The objective is consistent execution, not maximum theoretical output.
How Taktora Connects Variability to Scheduling Control
Taktora integrates production scheduling software with real time execution data from the factory floor. Instead of relying solely on average assumptions, it models finite capacity scheduling across constrained resources.
When variability increases due to downtime, extended changeovers, or labor shifts, the system recalculates feasible sequences and adjusts release timing to limit WIP growth and protect delivery performance.
By aligning factory scheduling decisions with real operating behavior, Taktora helps manufacturers stabilize flow and improve on time delivery without simply adding capacity.
Stable delivery performance requires execution aware scheduling, not just faster machines.
FAQs
How does production variability affect on time delivery?
Variability increases waiting time, WIP, and lead time. As queues grow and schedules are repeatedly adjusted, delivery commitments become less predictable.
Isn’t variability unavoidable in manufacturing?
Yes. Variability is inherent in changeovers, downtime, labor shifts, and material flow. The goal is not elimination, but control through disciplined scheduling.

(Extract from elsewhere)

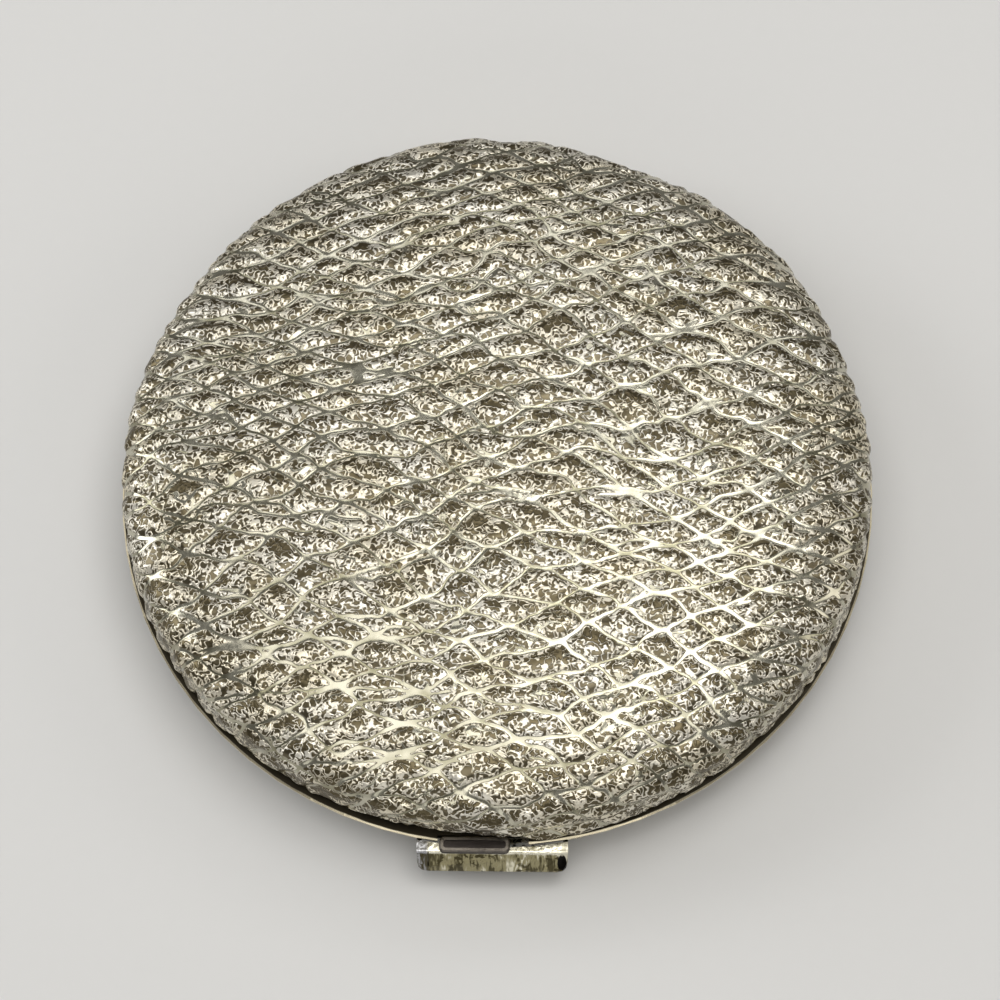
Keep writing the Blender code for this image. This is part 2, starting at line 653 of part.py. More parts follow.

How is this different from ERP scheduling?
ERP systems often rely on average capacity assumptions. Finite capacity scheduling models real constraints and adjusts sequences based on execution conditions.
Can production scheduling software reduce the impact of variability?
Yes. By aligning release timing and sequencing with actual run rates and bottleneck capacity, it reduces schedule volatility and protects delivery performance.
What data is required to manage variability effectively?
Run rates, changeover times, downtime history, labor availability by shift, routing information, and material status are typically required.